Clearly god exists, because Rick Santorum is the front-runner for the Republican nomination. He’ll do really well in the general, too, except for with women, homosexuals, hispanics, people on public assistance, recipients of student loans, libertarians and atheists. But he’s got the white male Christian high school graduate vote sewed up. If you draw a Venn diagram of all the bias groups in the United States—straight, Christian, male, dumb—the region where they overlap is the Santorum constituency. It’s a group that defines itself by what it is not, and the word for what it is not is elite. Santorum gave us a usage example yesterday, when he described the Obama administration to his audience at a campaign rally:
They don’t believe that you can make these decisions. They need to make these decisions for you…Don’t you see how they see you? How they look down their nose at the average American. These elite snobs.
Props to Ben al-Fowlkes for the link.
The President of the United States and his cabinet are definitely elite snobs. If you sat down next to Hillary Clinton at Buffalo Wild Wings and started explaining why we should seize control of the Strait of Hormuz, she would dismiss your opinion as irrelevant. That is a wise policy decision. In certain matters, the American people are what Edmund Burke called retards. Morality compels us to let them govern themselves—partly because that’s the only way for us to govern ourselves—but we must not let them actually, you know, run stuff. Otherwise the United States takes on the qualities of the loudest guy at the bar, rounding up gay people for AIDS Island and nuking Saudi Arabia on September 12th.
The political theory described in the previous paragraph is classical conservatism. It holds that it is immoral to both A) rule people without their consent and B) let them govern themselves in ways that eventually make everybody dead. The solution is little-r republican government, which allows the people to choose who runs the country while reserving day-to-day power for those who are actually competent. Conservatism is undergirded by the idea that institutions—be they churches or old universities or big business or wealthy families—are what makes a society work. It is a fundamentally aristocratic ideal.

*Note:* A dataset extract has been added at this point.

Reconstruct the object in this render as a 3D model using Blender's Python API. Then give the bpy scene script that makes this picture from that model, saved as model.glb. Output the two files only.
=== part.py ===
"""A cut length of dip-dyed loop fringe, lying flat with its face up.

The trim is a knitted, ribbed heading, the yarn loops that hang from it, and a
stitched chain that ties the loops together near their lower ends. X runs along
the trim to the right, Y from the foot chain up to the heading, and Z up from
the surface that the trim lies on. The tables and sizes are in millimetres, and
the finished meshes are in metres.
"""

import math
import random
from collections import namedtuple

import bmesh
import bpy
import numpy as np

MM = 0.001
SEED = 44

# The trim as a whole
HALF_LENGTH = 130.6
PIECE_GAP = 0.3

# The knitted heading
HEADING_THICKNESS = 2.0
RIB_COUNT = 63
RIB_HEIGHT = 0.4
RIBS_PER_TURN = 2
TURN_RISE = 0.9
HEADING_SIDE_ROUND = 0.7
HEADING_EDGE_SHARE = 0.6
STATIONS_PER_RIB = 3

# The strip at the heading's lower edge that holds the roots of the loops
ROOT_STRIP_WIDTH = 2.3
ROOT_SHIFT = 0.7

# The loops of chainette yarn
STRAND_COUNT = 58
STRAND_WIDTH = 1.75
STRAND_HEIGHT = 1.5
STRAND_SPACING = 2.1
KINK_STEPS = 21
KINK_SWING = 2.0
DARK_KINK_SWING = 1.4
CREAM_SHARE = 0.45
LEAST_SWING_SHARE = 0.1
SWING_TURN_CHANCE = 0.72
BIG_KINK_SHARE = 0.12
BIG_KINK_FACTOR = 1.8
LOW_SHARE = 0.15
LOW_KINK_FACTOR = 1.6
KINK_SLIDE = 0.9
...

That’s why it’s so interesting to see Santorum, branded as the conservative alternative to Mitt Romney, rail against “elite snobs.” In theory, Santorum is a soldier for the aristocracy. He thinks we should abolish the inheritance tax and dismantle social welfare programs. He has criticized the direct election of US Senators. And, as he told the Conservative Political Action Conference last week, he believes that federal law should reflect the dictates of the grand old Catholic church:
Rights come to us from God, and that when God gives us rights, He doesn’t say, “well, here are your rights, just do whatever you want to do with them;” that in fact He has laws that we must abide by.
First of all, stop using “that” as a conjunction. Second of all, does this statement jibe with what Rick Santorum told his supporters about trusting them to make their own decisions?
It jibes not. In his ideology, Santorum is a classic conservative; he believes that people should not be left to do whatever the fudge they want, but rather that they should be governed according to the old verities. Yet in his rhetoric, he is a populist. Nearly everything Santorum says extols the wisdom of the many against the authority of the few. Nearly all of his policies do the opposite.
The contradiction epitomizes a contemporary Republican Party that, over the last few decades, has created a massive gap between what it sells and what it buys. The policy and ideology of today’s GOP is conservative to a point between classical and archaic. It insists that government do nothing but unfetter the rich and uphold tradition. Yet it sells these principles as populism, as the struggle of ordinary Americans against a condescending elite. In its appeals if not its ideology, today’s Republican conservatism has replaced the old verities with popular prejudices.
Santorum says the difference between the elites and the ordinary is that the ordinary want everyone to be free. Yet what distinguishes Santorum’s good Americans from Washington’s elite snobs is that they hate gay people, want to deny birth control to women and free medicine to the elderly, believe—as Santorum said a Texas border agent told him—that Spanish-speaking Muslims are crossing the Rio Grande.
This is not common wisdom. These are common prejudices. They are exactly what classical conservatism sought to restrain in favor of an aristocratic ideal. In his policies, Santorum pursues this ideal with anachronistic zeal. In his rhetoric, he advocates the opposite. That’s either deeply cynical or deeply condescending. Take your pick, and consider how a genuinely elitist attitude might talk to the American people.
I could never have written this post. One, because I can’t write a complicated notion simply, as you did here, “morality compels us to let them govern themselves—partly because that’s the only way for us to govern ourselves….”
And two, because I could not sit down and trace out Santorum’s policy positions. I would try, but I begin tapping my foot, and then stretching my collar. I would look past my furrowing brow and watch my typing hands slowly ball into fists until I was sweeping a muscled green arm across my desk and leaping out the window. So good job.